--- Stated exercise ---
Write out all of the data exactly as it appears.

+++

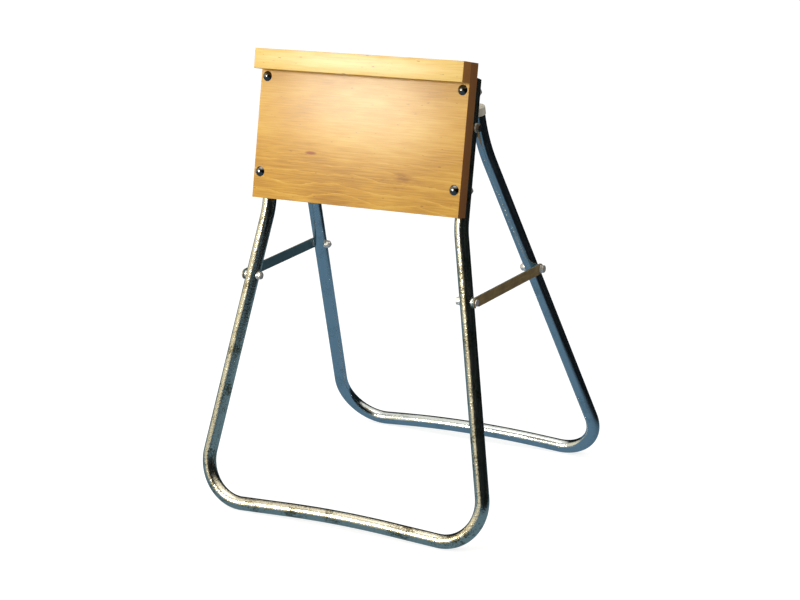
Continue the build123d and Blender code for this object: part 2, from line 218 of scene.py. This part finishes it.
def plated_steel(name, colour, dull_colour, wear):
    finish = Finish(name)
    place = finish.add("ShaderNodeAttribute", attribute_name="tube_place").outputs["Vector"]
    specks = finish.noise(place, scale=340.0)
    patches = finish.noise(place, scale=30.0)
    drawn = finish.noise(finish.stretched(place, DRAW_MARK_SCALE), scale=300.0)
    worn = finish.fit(finish.math("ADD", specks, patches), 1.02, 1.22)
    amount = finish.math("MULTIPLY", worn, wear)
    streaks = finish.fit(drawn, 0.35, 0.70, 0.07, 0.22)
    dulled = finish.math("MULTIPLY", amount, WEAR_ROUGHNESS)
    pits = finish.math("MULTIPLY", specks, wear)
    marks = finish.math("MULTIPLY", drawn, DRAW_MARK_RELIEF)
    finish.bump(finish.math("ADD", pits, marks), strength=0.55, distance=0.0007)
    finish.set(Base_Color=finish.mix(amount, colour, dull_colour))
    finish.set(Roughness=finish.math("ADD", streaks, dulled), Metallic=1.0)
    return finish.material


# Painted reflection: one plating in two tints, warm on the front copy and blue-grey on the rear copy.
FRONT_PLATING = plated_steel("front_plating", (0.80, 0.76, 0.64), (0.22, 0.19, 0.11), 1.0)
REAR_PLATING = plated_steel("rear_plating", (0.70, 0.76, 0.80), (0.42, 0.48, 0.52), 0.5)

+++

--- Solved exercise ---
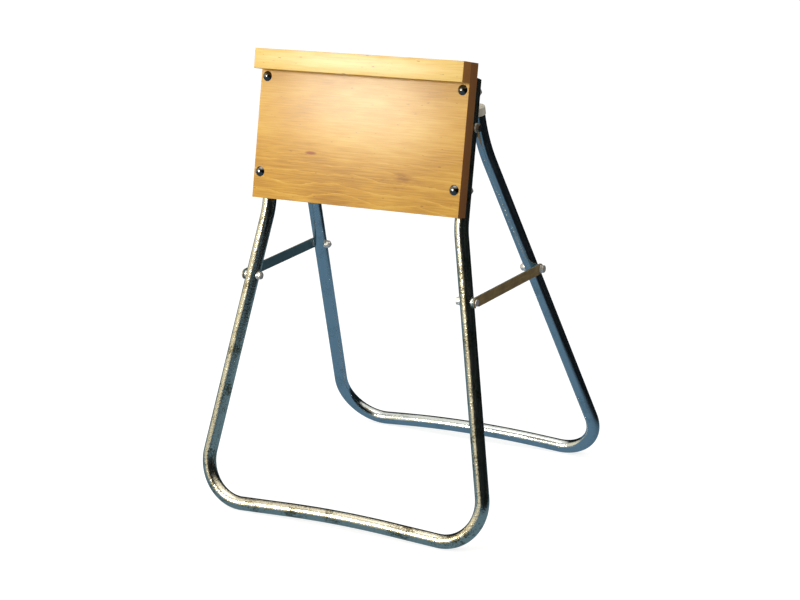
Continue the build123d and Blender code for this object: part 2, from line 218 of scene.py. This part finishes it.
def plated_steel(name, colour, dull_colour, wear):
    finish = Finish(name)
    place = finish.add("ShaderNodeAttribute", attribute_name="tube_place").outputs["Vector"]
    specks = finish.noise(place, scale=340.0)
    patches = finish.noise(place, scale=30.0)
    drawn = finish.noise(finish.stretched(place, DRAW_MARK_SCALE), scale=300.0)
    worn = finish.fit(finish.math("ADD", specks, patches), 1.02, 1.22)
    amount = finish.math("MULTIPLY", worn, wear)
    streaks = finish.fit(drawn, 0.35, 0.70, 0.07, 0.22)
    dulled = finish.math("MULTIPLY", amount, WEAR_ROUGHNESS)
    pits = finish.math("MULTIPLY", specks, wear)
    marks = finish.math("MULTIPLY", drawn, DRAW_MARK_RELIEF)
    finish.bump(finish.math("ADD", pits, marks), strength=0.55, distance=0.0007)
    finish.set(Base_Color=finish.mix(amount, colour, dull_colour))
    finish.set(Roughness=finish.math("ADD", streaks, dulled), Metallic=1.0)
    return finish.material


# Painted reflection: one plating in two tints, warm on the front copy and blue-grey on the rear copy.
FRONT_PLATING = plated_steel("front_plating", (0.80, 0.76, 0.64), (0.22, 0.19, 0.11), 1.0)
REAR_PLATING = plated_steel("rear_plating", (0.70, 0.76, 0.80), (0.42, 0.48, 0.52), 0.5)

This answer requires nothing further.